Examples of cases from other jurisdictions holding that where doubt exists as to the meaning of lease provisions it is to be resolved against the lessor are: Mutual Paper Co. v. Hoague-Sprague Corp., 297 Mass. 294 (8 NE2d 802); Dietrich v. Ezra Smith Co., 12 Ohio App. 243 (31 Ohio CA 204). The rule has been applied where there was dispute as to the rental provisions, or as to the method of calculating rentals under the lease provisions—two interpretations being urged. South Parkway Bldg. Corp. v. Theatre Amusement Co., 328 Ill. App. 447 (66 SE2d 437); Standard Sanitary Mfg. Co. v. Hartfield Realty Co., 284 Mass. 540 (188 NE 220).

Where the dispute as to rental provisions “centered around the legal effect of words rather than inherent ambiguity,” extrinsic evidence was held unnecessary to explain the effect; it was a matter for construction by the court. 455 Seventh Ave., Inc. v. Frederick Hussey Realty Corp., 295 NY 166 (65 NE2d 761).

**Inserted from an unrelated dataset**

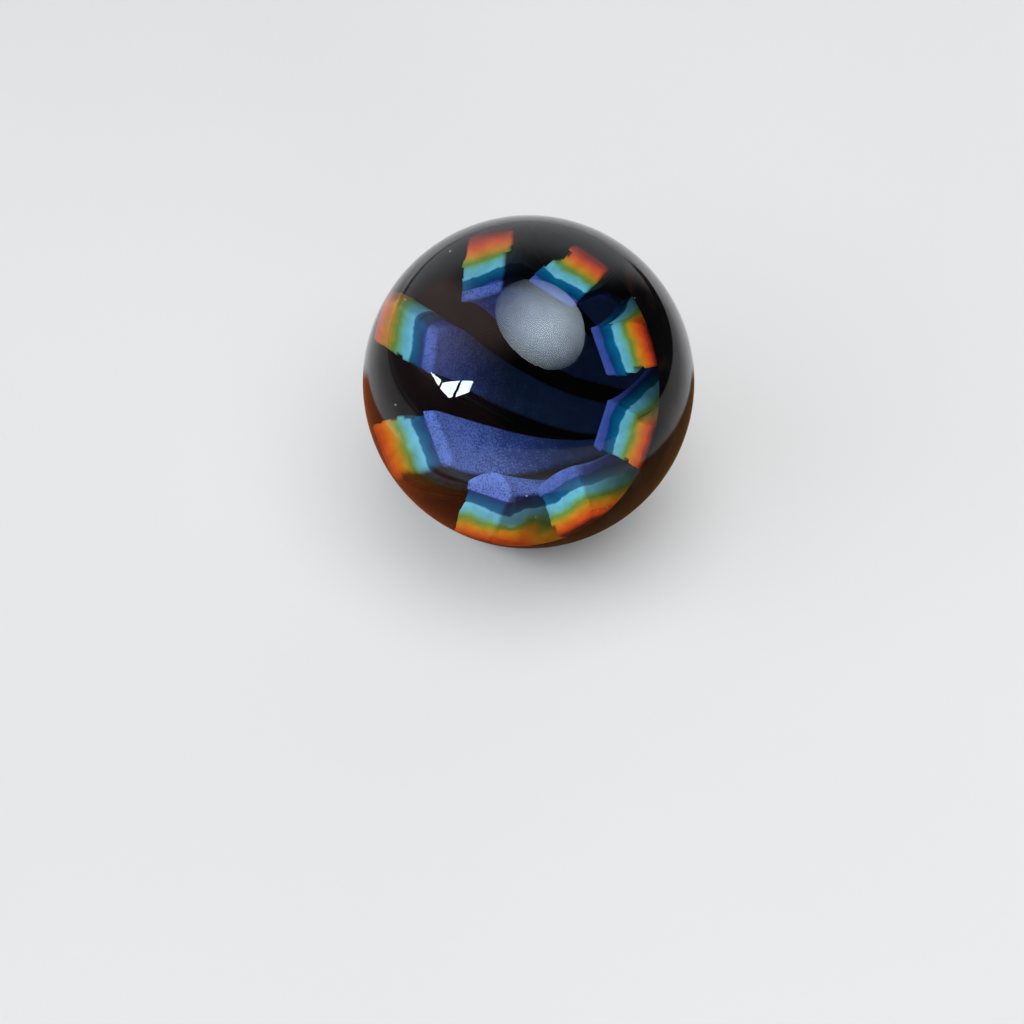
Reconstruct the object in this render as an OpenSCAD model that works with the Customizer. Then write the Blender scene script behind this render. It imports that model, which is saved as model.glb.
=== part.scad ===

Another rule, a corollary to that found in Code § 20-704 (5), is that since the lessor has the power to control the stipulations which go into the lease at the time of drafting, if the full intent is not expressed the loss must fall on him. Brown v. Irving Trust Co., 66 F2d 473, affirmed in 291 U. S. 320 (54 SC 385, 78 LE 824). If there is left uncertainty or even ambiguity in the lease, it is the lessee and not the lessor who is to be favored, because the lessor had the power of stipulating in his own favor, though he may have neglected to do so. Martin v. Martin (La. App.), 181 S 63. Accord, Warren v. Breedlove, 219 N. C. 383 (14 SE2d. 43). In this connection we observe that it is asserted in lessor’s brief in this case that the lease in question was negotiated by the lessor “from a position of strength” in regard to its terms. Our courts have applied these rules and construed deeds against the grantor. Harris v. Hull, 70 Ga. 831, 841.

Applying them to Paragraph 7 of this lease, is there any doubt left as to what it must be held to mean? We think not. No ambiguity is left unresolved and, as the Supreme Court has *820pointed out in Davis v. United Amer. Life Ins. Co., 215 Ga. 521, supra, and McCann v. Glynn Lumber Co., 199 Ga. 669, supra, unless there remains an unresolved ambiguity there is nothing to submit to a jury. Construction and declaration of the meaning of the contract is the duty of the court.

Each of the parties conceded before the trial court and in this court that the court should construe the lease—each urging his own interpretation to be adopted in so doing. The court did construe it, adopting the interpretation urged by the lessor. In this he erred, for he failed to apply the rules which apply in this situation.

Applying the applicable rules of interpretation it must follow that the interpretation urged by the lessee was the correct one and the court erred in rendering judgment in favor of the lessor.

Judgment reversed.

Bell, P. J., Jordan, P. J., Hall, Pannell, Deen, Quillian and Whitman, JJ., concur. Felton, C. J., dissents.

Unless the ambiguous provision appears in a form supplied by the lessee, or was prepared by the lessee, in which event it is to be construed against the party who drew it. Wilcox, Gibbs & Co. v. Owens, 64 Ga. 601 (2); Hill v. John P. King Mfg. Co., 79 Ga. 105 (3 SE 445); Parkhill Trust Fund, Inc. v. Carroll, 115 Ga. App. 108 (153 SE2d 615); Brooke v. Phillips Petroleum Co., 113 Ga. App. 742 (149 SE2d 511).